Stated task ->
Print the listing below exactly.

Data lines ->
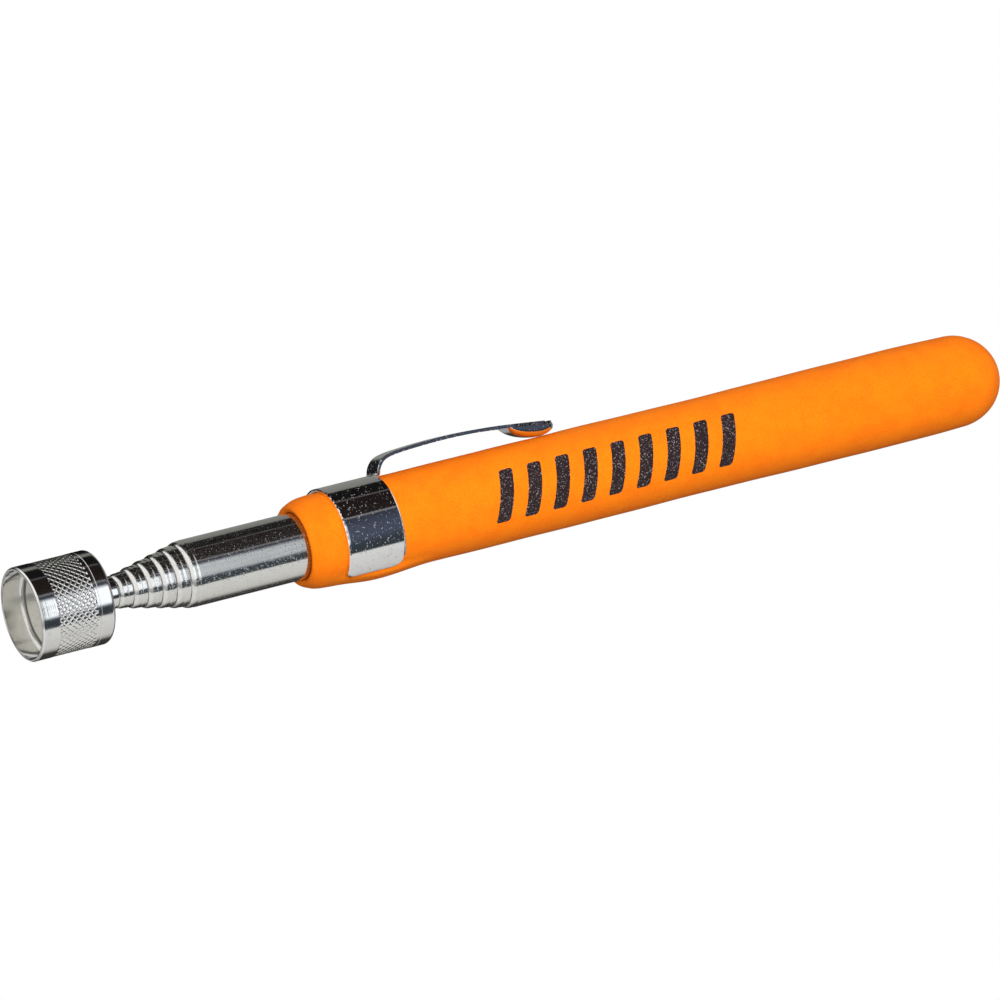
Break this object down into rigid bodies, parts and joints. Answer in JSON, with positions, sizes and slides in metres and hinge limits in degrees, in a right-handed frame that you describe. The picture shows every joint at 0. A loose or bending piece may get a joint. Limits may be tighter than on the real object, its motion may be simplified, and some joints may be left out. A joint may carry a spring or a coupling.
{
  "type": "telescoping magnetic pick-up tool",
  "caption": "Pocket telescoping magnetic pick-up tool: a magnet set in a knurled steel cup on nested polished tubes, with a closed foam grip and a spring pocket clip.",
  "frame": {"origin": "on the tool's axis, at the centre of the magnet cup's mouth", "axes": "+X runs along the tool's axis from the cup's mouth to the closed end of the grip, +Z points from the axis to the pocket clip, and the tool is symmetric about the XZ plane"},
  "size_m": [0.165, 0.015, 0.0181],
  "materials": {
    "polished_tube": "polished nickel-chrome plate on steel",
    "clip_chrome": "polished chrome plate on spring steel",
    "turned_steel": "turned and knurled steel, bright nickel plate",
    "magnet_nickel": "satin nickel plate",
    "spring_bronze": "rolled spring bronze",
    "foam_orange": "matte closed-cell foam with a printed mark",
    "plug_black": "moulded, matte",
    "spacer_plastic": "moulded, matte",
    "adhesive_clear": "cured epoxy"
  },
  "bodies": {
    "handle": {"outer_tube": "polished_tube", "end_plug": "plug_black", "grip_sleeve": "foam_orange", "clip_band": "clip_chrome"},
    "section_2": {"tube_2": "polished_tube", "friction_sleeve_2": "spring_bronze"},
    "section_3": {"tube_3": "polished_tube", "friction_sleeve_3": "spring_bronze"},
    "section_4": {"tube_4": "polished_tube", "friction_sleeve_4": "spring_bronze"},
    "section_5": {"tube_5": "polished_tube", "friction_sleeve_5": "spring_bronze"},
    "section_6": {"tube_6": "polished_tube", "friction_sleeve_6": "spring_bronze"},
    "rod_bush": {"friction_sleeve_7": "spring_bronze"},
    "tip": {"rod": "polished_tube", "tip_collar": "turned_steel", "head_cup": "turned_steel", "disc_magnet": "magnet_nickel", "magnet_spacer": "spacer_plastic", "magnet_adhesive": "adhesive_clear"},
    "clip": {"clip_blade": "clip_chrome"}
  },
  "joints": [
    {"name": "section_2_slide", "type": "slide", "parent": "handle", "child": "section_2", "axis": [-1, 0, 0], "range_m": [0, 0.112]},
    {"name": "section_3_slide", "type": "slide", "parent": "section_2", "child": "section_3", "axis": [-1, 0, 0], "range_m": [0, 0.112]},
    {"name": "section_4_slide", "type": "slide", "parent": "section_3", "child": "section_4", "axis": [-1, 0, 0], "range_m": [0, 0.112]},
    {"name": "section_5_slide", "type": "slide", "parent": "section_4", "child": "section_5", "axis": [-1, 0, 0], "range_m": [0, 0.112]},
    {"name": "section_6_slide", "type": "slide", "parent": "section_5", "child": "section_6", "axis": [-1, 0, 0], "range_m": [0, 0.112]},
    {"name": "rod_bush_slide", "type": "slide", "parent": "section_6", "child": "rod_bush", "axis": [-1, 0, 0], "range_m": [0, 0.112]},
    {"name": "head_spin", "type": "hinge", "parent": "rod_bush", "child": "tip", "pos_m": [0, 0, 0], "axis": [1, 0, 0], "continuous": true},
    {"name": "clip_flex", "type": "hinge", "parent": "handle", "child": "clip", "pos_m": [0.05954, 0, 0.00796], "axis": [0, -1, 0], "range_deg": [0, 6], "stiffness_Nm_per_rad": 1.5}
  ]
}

The completed task ->
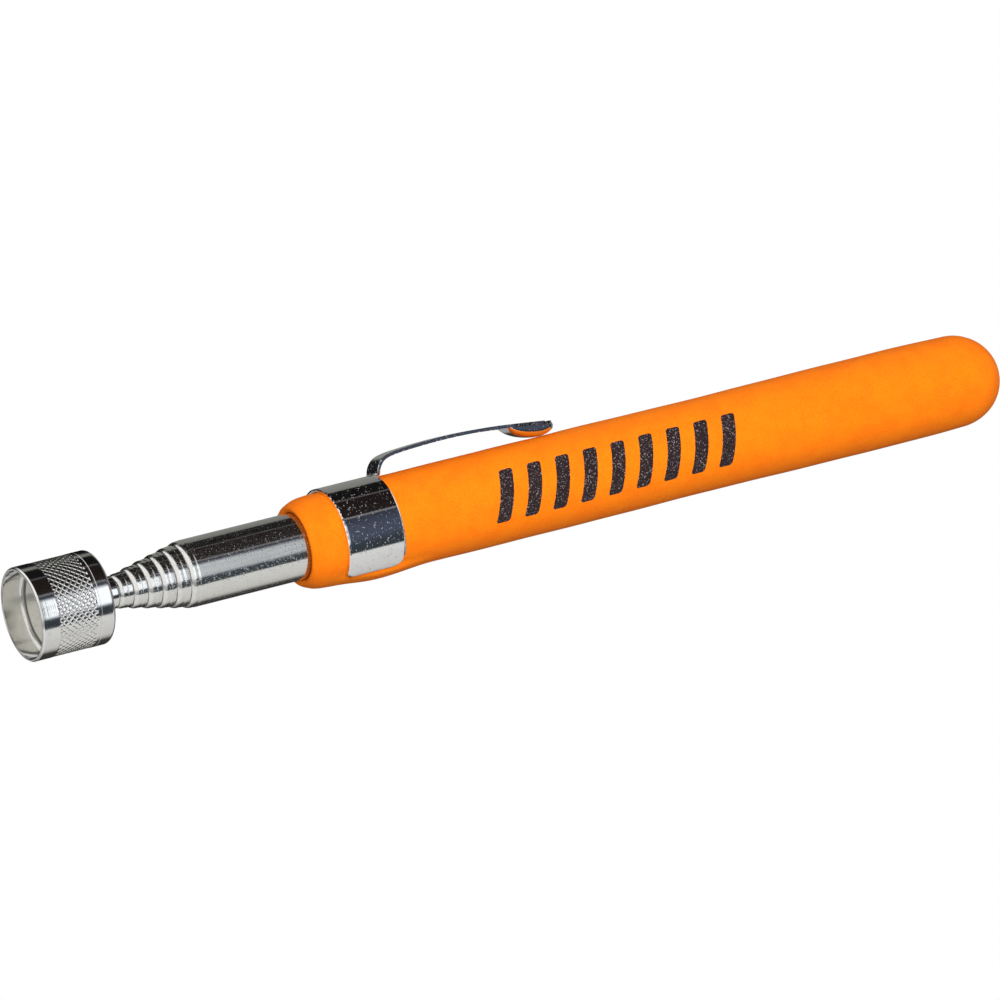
Break this object down into rigid bodies, parts and joints. Answer in JSON, with positions, sizes and slides in metres and hinge limits in degrees, in a right-handed frame that you describe. The picture shows every joint at 0. A loose or bending piece may get a joint. Limits may be tighter than on the real object, its motion may be simplified, and some joints may be left out. A joint may carry a spring or a coupling.
{
  "type": "telescoping magnetic pick-up tool",
  "caption": "Pocket telescoping magnetic pick-up tool: a magnet set in a knurled steel cup on nested polished tubes, with a closed foam grip and a spring pocket clip.",
  "frame": {"origin": "on the tool's axis, at the centre of the magnet cup's mouth", "axes": "+X runs along the tool's axis from the cup's mouth to the closed end of the grip, +Z points from the axis to the pocket clip, and the tool is symmetric about the XZ plane"},
  "size_m": [0.165, 0.015, 0.0181],
  "materials": {
    "polished_tube": "polished nickel-chrome plate on steel",
    "clip_chrome": "polished chrome plate on spring steel",
    "turned_steel": "turned and knurled steel, bright nickel plate",
    "magnet_nickel": "satin nickel plate",
    "spring_bronze": "rolled spring bronze",
    "foam_orange": "matte closed-cell foam with a printed mark",
    "plug_black": "moulded, matte",
    "spacer_plastic": "moulded, matte",
    "adhesive_clear": "cured epoxy"
  },
  "bodies": {
    "handle": {"outer_tube": "polished_tube", "end_plug": "plug_black", "grip_sleeve": "foam_orange", "clip_band": "clip_chrome"},
    "section_2": {"tube_2": "polished_tube", "friction_sleeve_2": "spring_bronze"},
    "section_3": {"tube_3": "polished_tube", "friction_sleeve_3": "spring_bronze"},
    "section_4": {"tube_4": "polished_tube", "friction_sleeve_4": "spring_bronze"},
    "section_5": {"tube_5": "polished_tube", "friction_sleeve_5": "spring_bronze"},
    "section_6": {"tube_6": "polished_tube", "friction_sleeve_6": "spring_bronze"},
    "rod_bush": {"friction_sleeve_7": "spring_bronze"},
    "tip": {"rod": "polished_tube", "tip_collar": "turned_steel", "head_cup": "turned_steel", "disc_magnet": "magnet_nickel", "magnet_spacer": "spacer_plastic", "magnet_adhesive": "adhesive_clear"},
    "clip": {"clip_blade": "clip_chrome"}
  },
  "joints": [
    {"name": "section_2_slide", "type": "slide", "parent": "handle", "child": "section_2", "axis": [-1, 0, 0], "range_m": [0, 0.112]},
    {"name": "section_3_slide", "type": "slide", "parent": "section_2", "child": "section_3", "axis": [-1, 0, 0], "range_m": [0, 0.112]},
    {"name": "section_4_slide", "type": "slide", "parent": "section_3", "child": "section_4", "axis": [-1, 0, 0], "range_m": [0, 0.112]},
    {"name": "section_5_slide", "type": "slide", "parent": "section_4", "child": "section_5", "axis": [-1, 0, 0], "range_m": [0, 0.112]},
    {"name": "section_6_slide", "type": "slide", "parent": "section_5", "child": "section_6", "axis": [-1, 0, 0], "range_m": [0, 0.112]},
    {"name": "rod_bush_slide", "type": "slide", "parent": "section_6", "child": "rod_bush", "axis": [-1, 0, 0], "range_m": [0, 0.112]},
    {"name": "head_spin", "type": "hinge", "parent": "rod_bush", "child": "tip", "pos_m": [0, 0, 0], "axis": [1, 0, 0], "continuous": true},
    {"name": "clip_flex", "type": "hinge", "parent": "handle", "child": "clip", "pos_m": [0.05954, 0, 0.00796], "axis": [0, -1, 0], "range_deg": [0, 6], "stiffness_Nm_per_rad": 1.5}
  ]
}